= Raw records =
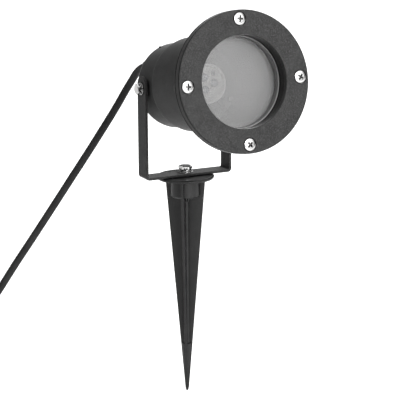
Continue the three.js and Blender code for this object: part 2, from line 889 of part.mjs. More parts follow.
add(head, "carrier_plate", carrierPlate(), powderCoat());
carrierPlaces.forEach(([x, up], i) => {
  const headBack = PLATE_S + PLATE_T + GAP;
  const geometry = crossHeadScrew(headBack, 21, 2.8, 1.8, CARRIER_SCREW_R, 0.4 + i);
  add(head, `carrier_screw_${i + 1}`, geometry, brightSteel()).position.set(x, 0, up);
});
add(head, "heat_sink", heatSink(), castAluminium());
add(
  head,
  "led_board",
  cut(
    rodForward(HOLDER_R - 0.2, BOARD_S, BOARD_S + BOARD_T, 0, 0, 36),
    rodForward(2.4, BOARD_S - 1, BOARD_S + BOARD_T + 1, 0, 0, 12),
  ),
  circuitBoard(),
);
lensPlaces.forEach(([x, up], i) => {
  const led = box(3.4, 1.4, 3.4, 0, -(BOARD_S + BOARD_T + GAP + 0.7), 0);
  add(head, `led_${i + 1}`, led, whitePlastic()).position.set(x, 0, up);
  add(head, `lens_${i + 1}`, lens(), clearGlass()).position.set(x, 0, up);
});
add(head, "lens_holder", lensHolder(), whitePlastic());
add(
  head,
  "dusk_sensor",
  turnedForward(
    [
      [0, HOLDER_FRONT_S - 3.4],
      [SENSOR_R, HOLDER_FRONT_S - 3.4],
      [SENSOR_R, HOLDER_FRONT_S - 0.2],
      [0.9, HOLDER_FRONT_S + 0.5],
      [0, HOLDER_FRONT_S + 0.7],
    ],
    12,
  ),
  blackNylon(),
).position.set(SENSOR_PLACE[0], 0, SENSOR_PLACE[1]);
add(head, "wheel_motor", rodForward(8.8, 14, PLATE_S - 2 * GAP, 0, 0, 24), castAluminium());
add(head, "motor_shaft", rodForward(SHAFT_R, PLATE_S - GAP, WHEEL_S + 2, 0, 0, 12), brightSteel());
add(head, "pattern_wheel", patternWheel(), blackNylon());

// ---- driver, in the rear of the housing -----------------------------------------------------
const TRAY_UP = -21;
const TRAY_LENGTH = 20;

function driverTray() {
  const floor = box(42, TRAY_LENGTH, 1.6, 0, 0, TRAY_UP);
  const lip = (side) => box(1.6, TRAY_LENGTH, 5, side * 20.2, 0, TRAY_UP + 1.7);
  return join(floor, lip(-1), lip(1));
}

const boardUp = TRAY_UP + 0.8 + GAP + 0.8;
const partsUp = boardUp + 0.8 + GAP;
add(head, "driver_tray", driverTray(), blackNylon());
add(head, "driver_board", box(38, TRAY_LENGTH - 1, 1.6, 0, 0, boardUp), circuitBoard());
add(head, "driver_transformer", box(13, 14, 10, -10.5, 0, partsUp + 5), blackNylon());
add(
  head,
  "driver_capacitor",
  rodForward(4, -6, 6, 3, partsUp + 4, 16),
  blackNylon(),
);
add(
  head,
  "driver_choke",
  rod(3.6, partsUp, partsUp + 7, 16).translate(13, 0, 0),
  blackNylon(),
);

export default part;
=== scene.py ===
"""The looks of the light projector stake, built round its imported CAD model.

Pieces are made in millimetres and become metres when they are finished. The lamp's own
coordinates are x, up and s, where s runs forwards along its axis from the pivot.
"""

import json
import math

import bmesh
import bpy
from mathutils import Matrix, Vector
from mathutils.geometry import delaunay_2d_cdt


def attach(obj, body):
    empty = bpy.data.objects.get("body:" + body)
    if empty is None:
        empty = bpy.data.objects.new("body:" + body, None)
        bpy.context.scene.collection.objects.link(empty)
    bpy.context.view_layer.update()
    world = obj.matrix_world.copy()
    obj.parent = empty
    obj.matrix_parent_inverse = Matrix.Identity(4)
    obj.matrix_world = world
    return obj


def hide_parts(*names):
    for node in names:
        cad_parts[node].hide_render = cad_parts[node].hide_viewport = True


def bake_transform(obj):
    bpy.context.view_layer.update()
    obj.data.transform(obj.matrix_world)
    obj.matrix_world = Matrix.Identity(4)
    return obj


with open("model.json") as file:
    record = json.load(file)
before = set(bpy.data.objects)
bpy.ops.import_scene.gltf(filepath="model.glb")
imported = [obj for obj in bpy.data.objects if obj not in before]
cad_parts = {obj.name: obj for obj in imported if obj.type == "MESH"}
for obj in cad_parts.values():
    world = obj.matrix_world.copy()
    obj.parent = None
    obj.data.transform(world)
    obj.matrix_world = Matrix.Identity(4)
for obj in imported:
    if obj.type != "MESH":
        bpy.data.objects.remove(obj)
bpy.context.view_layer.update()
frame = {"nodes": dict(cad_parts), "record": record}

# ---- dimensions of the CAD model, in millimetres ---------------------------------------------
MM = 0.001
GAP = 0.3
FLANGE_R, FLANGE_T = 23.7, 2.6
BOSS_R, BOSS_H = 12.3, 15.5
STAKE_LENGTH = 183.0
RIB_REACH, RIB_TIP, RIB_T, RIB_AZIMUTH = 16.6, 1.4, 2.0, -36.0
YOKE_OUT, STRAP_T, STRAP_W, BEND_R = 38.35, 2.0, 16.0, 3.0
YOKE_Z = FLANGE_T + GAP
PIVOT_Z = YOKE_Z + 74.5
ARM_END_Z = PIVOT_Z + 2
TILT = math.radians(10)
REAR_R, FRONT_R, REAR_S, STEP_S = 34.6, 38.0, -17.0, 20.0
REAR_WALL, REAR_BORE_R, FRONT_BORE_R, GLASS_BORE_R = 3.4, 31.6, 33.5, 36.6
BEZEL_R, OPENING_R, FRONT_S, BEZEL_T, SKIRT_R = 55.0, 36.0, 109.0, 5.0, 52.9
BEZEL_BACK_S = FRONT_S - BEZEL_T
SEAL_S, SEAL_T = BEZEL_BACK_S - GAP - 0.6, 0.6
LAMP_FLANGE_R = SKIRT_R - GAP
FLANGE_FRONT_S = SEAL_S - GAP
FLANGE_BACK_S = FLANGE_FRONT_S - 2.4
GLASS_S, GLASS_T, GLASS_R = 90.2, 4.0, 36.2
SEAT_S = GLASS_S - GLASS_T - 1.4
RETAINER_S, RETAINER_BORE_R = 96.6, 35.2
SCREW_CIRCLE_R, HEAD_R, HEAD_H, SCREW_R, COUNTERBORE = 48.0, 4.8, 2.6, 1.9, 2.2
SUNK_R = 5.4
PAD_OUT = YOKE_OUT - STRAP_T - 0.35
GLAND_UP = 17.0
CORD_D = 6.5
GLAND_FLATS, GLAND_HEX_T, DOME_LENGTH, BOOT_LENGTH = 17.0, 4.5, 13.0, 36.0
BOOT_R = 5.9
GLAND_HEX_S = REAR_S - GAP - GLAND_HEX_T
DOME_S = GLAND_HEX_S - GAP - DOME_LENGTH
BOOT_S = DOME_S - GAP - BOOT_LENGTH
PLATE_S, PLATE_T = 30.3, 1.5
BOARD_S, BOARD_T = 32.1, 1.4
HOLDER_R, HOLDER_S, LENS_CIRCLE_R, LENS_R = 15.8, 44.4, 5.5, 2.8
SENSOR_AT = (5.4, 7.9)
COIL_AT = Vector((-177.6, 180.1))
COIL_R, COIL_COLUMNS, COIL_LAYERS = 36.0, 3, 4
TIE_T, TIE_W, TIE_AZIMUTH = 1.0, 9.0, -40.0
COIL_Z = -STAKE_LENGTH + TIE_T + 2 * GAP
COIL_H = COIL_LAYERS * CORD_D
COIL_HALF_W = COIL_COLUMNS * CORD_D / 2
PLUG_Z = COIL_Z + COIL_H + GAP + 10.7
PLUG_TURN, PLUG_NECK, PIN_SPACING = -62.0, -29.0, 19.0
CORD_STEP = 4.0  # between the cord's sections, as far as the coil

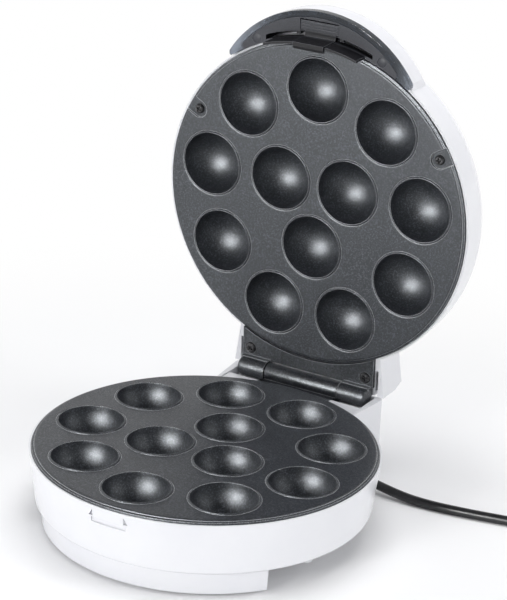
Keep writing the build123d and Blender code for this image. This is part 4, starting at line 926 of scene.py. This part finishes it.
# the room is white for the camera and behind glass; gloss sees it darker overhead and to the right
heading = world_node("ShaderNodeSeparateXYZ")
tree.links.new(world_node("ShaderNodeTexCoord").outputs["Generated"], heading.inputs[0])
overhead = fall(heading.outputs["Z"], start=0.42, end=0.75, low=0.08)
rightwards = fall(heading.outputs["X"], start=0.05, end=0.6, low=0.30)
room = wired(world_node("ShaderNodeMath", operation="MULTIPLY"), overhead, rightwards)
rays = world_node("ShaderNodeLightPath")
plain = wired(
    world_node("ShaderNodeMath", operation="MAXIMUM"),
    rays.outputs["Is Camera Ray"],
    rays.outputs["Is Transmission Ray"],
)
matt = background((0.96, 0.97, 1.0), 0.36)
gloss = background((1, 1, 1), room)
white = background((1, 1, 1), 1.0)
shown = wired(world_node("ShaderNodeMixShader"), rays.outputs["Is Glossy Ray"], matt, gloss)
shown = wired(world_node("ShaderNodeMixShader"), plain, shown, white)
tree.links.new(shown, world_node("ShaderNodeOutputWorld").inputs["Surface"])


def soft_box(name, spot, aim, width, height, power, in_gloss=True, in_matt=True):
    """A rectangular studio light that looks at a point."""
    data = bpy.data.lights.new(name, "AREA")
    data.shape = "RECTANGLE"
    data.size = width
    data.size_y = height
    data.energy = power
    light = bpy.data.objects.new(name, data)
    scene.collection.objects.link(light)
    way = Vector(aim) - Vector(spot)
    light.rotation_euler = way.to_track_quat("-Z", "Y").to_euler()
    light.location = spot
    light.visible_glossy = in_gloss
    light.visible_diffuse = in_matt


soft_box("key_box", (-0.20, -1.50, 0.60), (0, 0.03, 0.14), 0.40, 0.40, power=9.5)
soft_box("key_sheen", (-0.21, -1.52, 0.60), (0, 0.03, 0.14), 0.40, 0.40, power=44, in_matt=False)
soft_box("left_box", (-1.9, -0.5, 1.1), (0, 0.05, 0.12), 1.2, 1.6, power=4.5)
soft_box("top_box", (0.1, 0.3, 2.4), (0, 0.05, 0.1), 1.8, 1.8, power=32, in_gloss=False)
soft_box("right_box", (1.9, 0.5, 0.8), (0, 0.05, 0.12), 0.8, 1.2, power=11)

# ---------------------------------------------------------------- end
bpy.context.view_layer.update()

= Goal =
Repeat the span of lines that opens with the line holding "const boardUp = TRAY_UP + 0.8 + GAP + 0.8;" and closes with the line holding "before = set(bpy.data.objects)", exactly as it stands.

= In response =
const boardUp = TRAY_UP + 0.8 + GAP + 0.8;
const partsUp = boardUp + 0.8 + GAP;
add(head, "driver_tray", driverTray(), blackNylon());
add(head, "driver_board", box(38, TRAY_LENGTH - 1, 1.6, 0, 0, boardUp), circuitBoard());
add(head, "driver_transformer", box(13, 14, 10, -10.5, 0, partsUp + 5), blackNylon());
add(
  head,
  "driver_capacitor",
  rodForward(4, -6, 6, 3, partsUp + 4, 16),
  blackNylon(),
);
add(
  head,
  "driver_choke",
  rod(3.6, partsUp, partsUp + 7, 16).translate(13, 0, 0),
  blackNylon(),
);

export default part;
=== scene.py ===
"""The looks of the light projector stake, built round its imported CAD model.

Pieces are made in millimetres and become metres when they are finished. The lamp's own
coordinates are x, up and s, where s runs forwards along its axis from the pivot.
"""

import json
import math

import bmesh
import bpy
from mathutils import Matrix, Vector
from mathutils.geometry import delaunay_2d_cdt


def attach(obj, body):
    empty = bpy.data.objects.get("body:" + body)
    if empty is None:
        empty = bpy.data.objects.new("body:" + body, None)
        bpy.context.scene.collection.objects.link(empty)
    bpy.context.view_layer.update()
    world = obj.matrix_world.copy()
    obj.parent = empty
    obj.matrix_parent_inverse = Matrix.Identity(4)
    obj.matrix_world = world
    return obj


def hide_parts(*names):
    for node in names:
        cad_parts[node].hide_render = cad_parts[node].hide_viewport = True


def bake_transform(obj):
    bpy.context.view_layer.update()
    obj.data.transform(obj.matrix_world)
    obj.matrix_world = Matrix.Identity(4)
    return obj


with open("model.json") as file:
    record = json.load(file)
before = set(bpy.data.objects)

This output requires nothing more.